Secondly, SRs utilize standardized terminology that has been previously approved in
expert consensus and in accordance with published recommendations [11]. This ensures objective description of pathological
findings. Moreover, the standardized terminology, structure, and digitalization of
SRs enable appropriate comparability of reports and scientific use in individual and
big data analyses as well as the application of artificial intelligence and deep
learning technologies [21].
Unlike CT and MRI, ultrasound is a dynamic examination technique, including the
movement of structures and images, various angles, compressibility, and functional
parameters such as the Doppler effect. Consequently, this entails a greater
dependency on the individual examiner. Since participating physicians did not
perform the ultrasound examinations on their own, standardized video sequences as
well as detailed images depicting all necessary aspects of the pathology were
provided in order to assess the IRR and IRA of HNS in a realistic manner. In
addition to the very high completeness ratings, the IRR was substantial with a
Fleiss‘ κ of 0.73. There were no significant differences in
completeness or IRR for the different cases. The IRA was consistently very high
(87.2%±15.1%) except for in two cases. Likewise, the
standardized structure and terminology are major factors contributing to the
substantial IRR.
Our data clearly demonstrate that the use of SR resulted in a consistent
interpretation of the provided examination data. This is essential for a reliable
diagnosis and efficient therapy. Due to the superior comparability, SR has the
potential to improve communication with other involved healthcare providers, thus
facilitating patient management and reducing inquiries and, more importantly,
misunderstandings [22]. Furthermore, SR may be a
valuable quality control tool to assist in the accreditation process that forms the
basis for patient referrals, treatment, and billing in many countries [23].
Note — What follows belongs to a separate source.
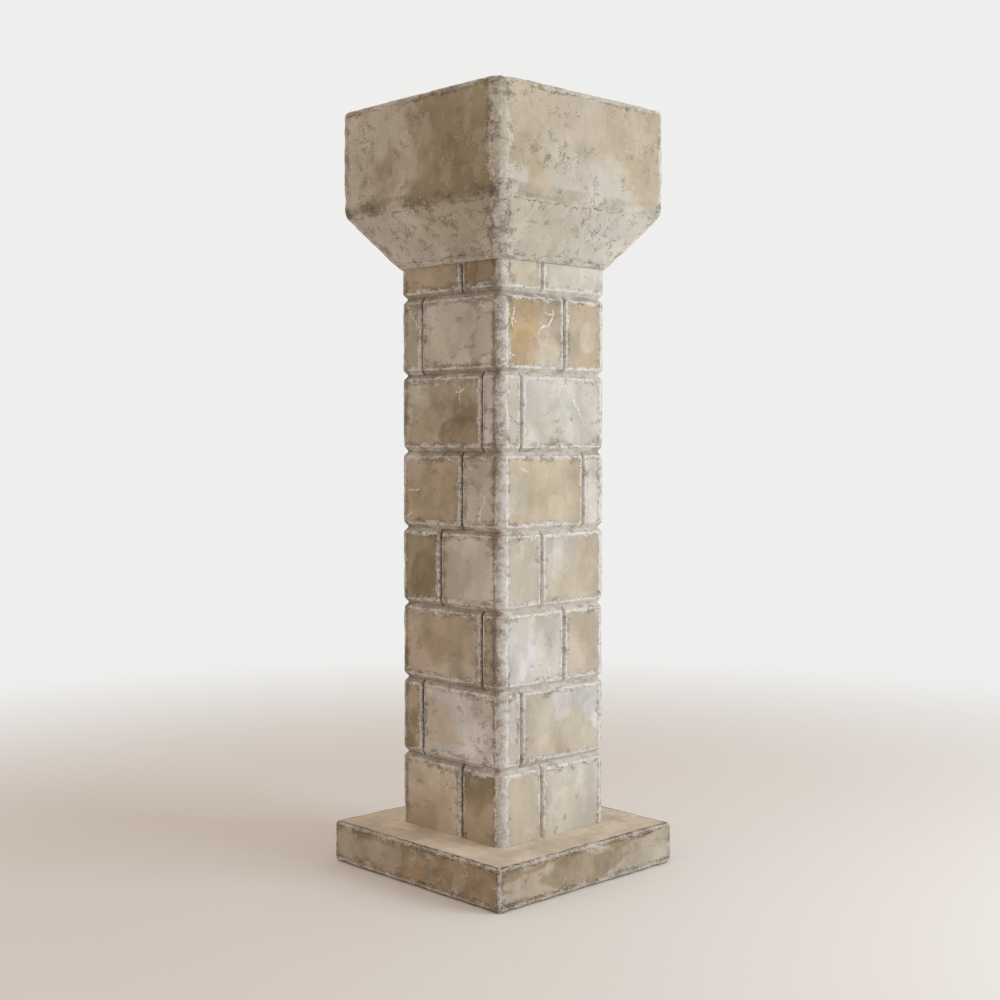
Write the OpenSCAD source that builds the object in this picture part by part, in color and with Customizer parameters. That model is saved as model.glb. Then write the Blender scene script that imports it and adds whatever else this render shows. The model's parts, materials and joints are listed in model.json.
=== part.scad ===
// Square pier of coursed ashlar: a plinth slab, eight courses of four stones each, and a splayed
// capital cut from one block. Courses and stones bear face to face.
// Frame: Z up, origin at the middle of the plinth's underside, faces square to X and Y.

/* [Plinth] */
// Width of the square plinth slab
plinth_w = 960; // [800:10:1200]
// Height of the plinth slab
plinth_h = 164; // [100:2:260]
// Radius worn on every edge of the plinth
plinth_edge_r = 16; // [6:1:30]

/* [Shaft] */
// Width of the square shaft
shaft_w = 580; // [480:10:720]
// Height of each full course
course_h = 300; // [220:5:400]
// Height of the bottom course
foot_course_h = 285; // [160:5:400]
// Height of the top course, cut down to meet the capital
head_course_h = 115; // [80:5:400]
// Number of full courses between the bottom and the top course
full_courses = 6; // [2:1:12]
// Radius of the shaft's four upright arrises
shaft_arris_r = 36; // [24:1:60]

/* [Joints] */
// Depth of the V cut into the face at every joint
joint_depth = 15; // [6:1:20]
// Height of the bevel on each side of a bed joint
bed_bevel = 19; // [8:1:30]
// Width of the bevel on each side of an upright joint
upright_bevel = 8; // [4:1:16]

/* [Bonding] */
// The four lengths the stones are cut to, as shares of the shaft's width
cut_lengths = [0.19, 0.38, 0.59, 0.775];
// Cut used on the front face (-Y) by each course, from its right-hand arris
front_cuts = [1, 3, 0, 2, 1, 0, 3, 1];
// Cut used on the right face (+X) by each course, from its front arris
right_cuts = [1, 0, 2, 1, 3, 0, 2, 1];
// Cut used where the hidden faces break joint with the face opposite
hidden_cuts = [2, 2, 3, 3, 2, 2, 3, 2];

/* [Capital] */
// Width of the capital's upright block
cap_w = 924; // [760:2:1200]
// Height of the capital's upright block
cap_block_h = 402; // [200:2:600]
// Width of the capital where it lands on the shaft
cap_foot_w = 640; // [600:2:760]
// Height of the splay below the block
cap_splay_h = 218; // [120:2:400]
// Radius of the capital's four upright arrises
cap_arris_r = 65; // [40:1:90]
// Radius of the capital's top edge
cap_top_r = 22; // [8:1:32]
// Radius of the capital's bottom edge
cap_foot_r = 28; // [8:1:32]

/* [Hidden] */
courses = full_courses + 2;
// Corners of the pier, as the sign of X and the sign of Y
corners = [[1, -1], [1, 1], [-1, 1], [-1, -1]];
corner_names = ["front_right", "back_right", "back_left", "front_left"];
// Angle between the capital's splay and the upright face above it
splay_angle = atan((cap_w - cap_foot_w) / 2 / cap_splay_h);
// How far a cutting outline runs past the face it cuts
spill = 1;
// Tones of the limestone: pale, buff, tan and umber
stone_colours = ["#d6cfc2", "#cbbea8", "#b8a488", "#9b8464"];
// Tone of each stone by course from the bottom, in the order of the corners above
stone_tones = [[2, 0, 2, 1], [0, 0, 1, 3], [0, 1, 0, 2], [1, 1, 2, 3],
               [1, 0, 1, 2], [0, 0, 1, 2], [1, 1, 2, 2], [2, 0, 1, 2]];

function stone_name(course, corner) = str("course_", course + 1, "_", corner_names[corner]);
function pick(list, course) = cut_lengths[list[course % len(list)]] * shaft_w;

// Height of a course, and the height at which it starts
function height_of(course) = course == 0 ? foot_course_h
                           : course == courses - 1 ? head_course_h
                           : course_h;
function start_of(course) = course == 0 ? plinth_h
                          : start_of(course - 1) + height_of(course - 1);
shaft_top = start_of(courses);

// Outer edge of a course in section, as [distance in front of the face, height]: each bed that
// meets another course is bevelled, and the beds on the plinth and under the capital are square.
function face_section(course) =
  let (h = height_of(course))
  concat(course == 0 ? [[0, 0]] : [[-joint_depth, 0], [0, bed_bevel]],
         course == courses - 1 ? [[0, h]] : [[0, h - bed_bevel], [-joint_depth, h]]);

// Where the upright joints of a course cross in plan, seen from one corner. In odd courses the
// joint from front to back runs straight through, in even courses the one from side to side.
function joint_x(course, corner) =
  shaft_w / 2 - (course % 2 == 1 && corners[corner].y > 0 ? pick(hidden_cuts, course)
                                                          : pick(front_cuts, course));
function joint_y(course, corner) =
  (course % 2 == 0 && corners[corner].x < 0 ? pick(hidden_cuts, course)
                                            : pick(right_cuts, course)) - shaft_w / 2;

// Upright post with the course's section, which carries the rounded arris
module arris_post(course) {
  h = height_of(course);
  rotate_extrude($fn = 48)
    polygon(concat([[0, 0]],
                   [for (p = face_section(course)) [shaft_arris_r + p.x, p.y]],
                   [[0, h]]));
}

// The flat faces of a course between two arrises
module face_wall(course) {
  section = face_section(course);
  last = len(section) - 1;
  rotate([90, 0, 0])
    linear_extrude(shaft_w - 2 * shaft_arris_r, center = true)
      polygon(concat([for (p = section) [shaft_w / 2 + p.x, p.y]],
                     [for (i = [last : -1 : 0]) [-shaft_w / 2 - section[i].x, section[i].y]]));
}

// A whole course before it is cut into stones
module whole_course(course) {
  inset = shaft_w / 2 - shaft_arris_r;
  union() {
    for (c = corners) translate([c.x * inset, c.y * inset, 0]) arris_post(course);
    face_wall(course);
    rotate([0, 0, 90]) face_wall(course);
  }
}

// Plan of one stone, bevelled where its two upright joints reach the face
module stone_plan(course, corner) {
  side = corners[corner];
  a = side.x * joint_x(course, corner);
  b = side.y * joint_y(course, corner);
  root = shaft_w / 2 - joint_depth;
  far = shaft_w / 2 + spill;
  rise = upright_bevel * (joint_depth + spill) / joint_depth;
  outline = [[a, b], [root, b], [far, b + rise], [far, far], [a + rise, far], [a, root]];
  polygon([for (p = outline) [side.x * p.x, side.y * p.y]]);
}

module stone(course, corner) {
  color(stone_colours[stone_tones[course % len(stone_tones)][corner]])
    translate([0, 0, start_of(course)])
      intersection() {
        whole_course(course);
        linear_extrude(height_of(course)) stone_plan(course, corner);
      }
}

// Four rounded corners set out on a square of the given width
module corner_rounds(w, arris_r, z) {
  inset = w / 2 - arris_r;
  for (c = corners) translate([c.x * inset, c.y * inset, z]) children();
}

// Quarter-round edge that turns round an arris
module edge_ring(arris_r, edge_r) {
  rotate_extrude($fn = 32) translate([arris_r - edge_r, 0]) circle(edge_r, $fn = 24);
}

// The plinth: a slab with all its edges worn round
module plinth() {
  inset = plinth_w / 2 - plinth_edge_r;
  color("#a8977b")
    union() {
      for (c = corners) translate([c.x * inset, c.y * inset, 0]) worn_post();
      worn_slab();
      rotate([0, 0, 90]) worn_slab();
    }
}

// Upright corner of the plinth, with rounded ends
module worn_post() {
  translate([0, 0, plinth_edge_r])
    cylinder(plinth_h - 2 * plinth_edge_r, r = plinth_edge_r, $fn = 48);
  for (z = [plinth_edge_r, plinth_h - plinth_edge_r])
    translate([0, 0, z]) sphere(plinth_edge_r, $fn = 48);
}

// The plinth between two of its faces, with rounded long edges
module worn_slab() {
  inset = plinth_w / 2 - plinth_edge_r;
  levels = [plinth_edge_r, plinth_h - plinth_edge_r];
  rotate([90, 0, 0])
    linear_extrude(2 * inset, center = true) {
      translate([-inset, 0]) square([2 * inset, plinth_h]);
      translate([-plinth_w / 2, plinth_edge_r]) square([plinth_w, levels[1] - levels[0]]);
      for (x = [-inset, inset], y = levels) translate([x, y]) circle(plinth_edge_r, $fn = 48);
    }
}

// The capital: an upright block over a splay, with a soft arris where the two meet
module capital() {
  color("#cdbfa6")
    translate([0, 0, shaft_top])
      hull() {
        corner_rounds(cap_foot_w, cap_arris_r, cap_foot_r) edge_ring(cap_arris_r, cap_foot_r);
        corner_rounds(cap_w, cap_arris_r, cap_splay_h + cap_arris_r * tan(splay_angle / 2))
          sphere(cap_arris_r, $fn = 32);
        corner_rounds(cap_w, cap_arris_r, cap_splay_h + cap_block_h - cap_top_r)
          edge_ring(cap_arris_r, cap_top_r);
      }
}

plinth();
for (course = [0 : courses - 1], corner = [0 : 3])
  stone(course, corner);
capital();
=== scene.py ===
"""Square ashlar column: the looks of every stone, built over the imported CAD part.

Each stone of the shaft, the plinth and the capital is a fine worn mesh of its own that stands in
the exact place of its CAD solid. One family of dry limestone finishes covers them all. Lengths
are in metres, Z is up, -Y is the front face of the column and +X its right face.
"""

import json
import logging
import math
from dataclasses import dataclass
from enum import Enum

import bpy
import numpy as np
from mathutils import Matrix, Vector


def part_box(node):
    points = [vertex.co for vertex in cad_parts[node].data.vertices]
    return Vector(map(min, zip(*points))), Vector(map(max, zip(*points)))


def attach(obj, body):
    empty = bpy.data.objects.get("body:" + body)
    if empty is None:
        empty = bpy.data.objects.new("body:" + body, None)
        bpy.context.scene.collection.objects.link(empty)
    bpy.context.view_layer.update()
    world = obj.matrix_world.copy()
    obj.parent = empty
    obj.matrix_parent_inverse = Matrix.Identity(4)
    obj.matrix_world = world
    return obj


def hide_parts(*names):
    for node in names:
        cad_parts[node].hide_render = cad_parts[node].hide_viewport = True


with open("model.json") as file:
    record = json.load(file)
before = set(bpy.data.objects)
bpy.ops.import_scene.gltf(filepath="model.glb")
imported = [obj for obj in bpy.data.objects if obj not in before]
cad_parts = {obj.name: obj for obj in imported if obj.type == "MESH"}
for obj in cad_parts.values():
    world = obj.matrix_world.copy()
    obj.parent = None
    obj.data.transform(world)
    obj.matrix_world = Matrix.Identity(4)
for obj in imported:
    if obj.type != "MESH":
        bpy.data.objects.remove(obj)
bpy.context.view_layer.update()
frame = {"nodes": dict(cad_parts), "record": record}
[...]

Potential linguistic imperfections in written findings by non-native speakers are
exacerbated by the continued increase in the demand for telemedicine solutions [24]. Telemedicine, which is particularly useful for
reporting diagnostic modalities, has become a necessity for rural regions with a
shortage of specialists [25]. The increasing
availability of broadband internet connections has made it possible to transfer very
large amounts of medical data that can be processed in other regions, whether
nationally or internationally. In the case of international telemedicine reporting,
there is a risk that the reporting specialist may not have adequate linguistic
competence to report findings or to respond to follow-up questions from referrers
in
the language of the source country. This may further hinder IRR in the context of
HNS. Consequently, SR could be an essential element to overcome inadequate reporting
quality due to poor language skills, as modern SR systems can automatically output
a
native language report in foreign languages [26].
Examiner satisfaction was very high in all ten assessed categories, with an overall
VAS value of 8.6±1.8. Our findings are in line with the literature and
confirm the importance of SR for the quality of ultrasound examinations [5]
[8]
[13]
[14]
[15] but also in the context of big data analysis and
therapy monitoring [18]
[27]. Both the redundancy of the SR process and the standardized workflow
are major contributors to the examiners’ preference for SR compared to CR
[8]
[13]
[14]
[15]. Concerns on the
part of physicians using analog CR that SR templates have overly rigid reporting
conditions for the great variety of pathological findings in clinical practice have
been rebutted by multiple studies [8]
[13]
[14]
[28]. In fact, the opposite seems to be the case, since
SR’s rather rigid approach has been shown to be rather convenient for
inexperienced examiners [8]
[14].
Conclusion
Our data demonstrate that the implementation of SR ensures a substantial IRR of HNS
examinations, thereby reducing one of its most criticized disadvantages. The use of
SR in clinical practice can improve diagnostic accuracy and safety of treatment, as
well as simplify data analysis and transfer, communication, and quality assurance.
Further studies will have to determine the potential impact on patient outcomes.